Investors looking to buy Clear Channel Communications will get the financing they need after reaching a settlement with their bankers today to avoid a trial, according to CNBC.
A trial was set to begin in New York this afternoon in a dispute between a group of banks and private equity buyout firms Bain Capital LLC and Thomas H. Lee partners over allegations that a group of banks improperly tried to forgo funding a deal $19.4 billion deal for Clear Channel. The initial deal had been from $39.20 per share.
The banks, which include Citigroup, Morgan Stanley, Credit Suisse, Royal Bank of Scotland Group, Deutsche Bank, and Wachovia have agreed to fund the purchase for $36 a share, people familiar with the settlement told CNBC. The deal should be announced this afternoon.
Yesterday, Clear Channel confirmed that court proceedings in San Antonio in a separate but related case were put on hold to allow the parties to continue settlement discussions that were recently initiated.

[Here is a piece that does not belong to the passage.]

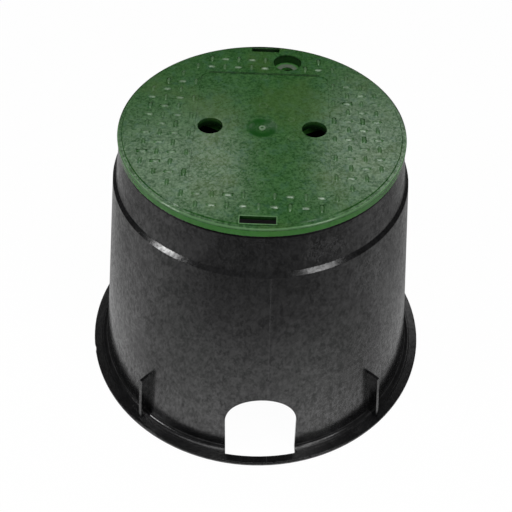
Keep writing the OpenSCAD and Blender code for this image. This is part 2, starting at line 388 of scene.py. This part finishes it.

The buyout firms were pursuing a breach-of-contract claim in New York and improper interference by the banks in the Texas case. The firms and Clear Channel were seeking $26 billion in damages.
According to the lawsuit, the banks and firms were not able to reach a deal for funding previously because the credit-market crisis has made it more difficult for banks to create securities from the debt they would have taken up.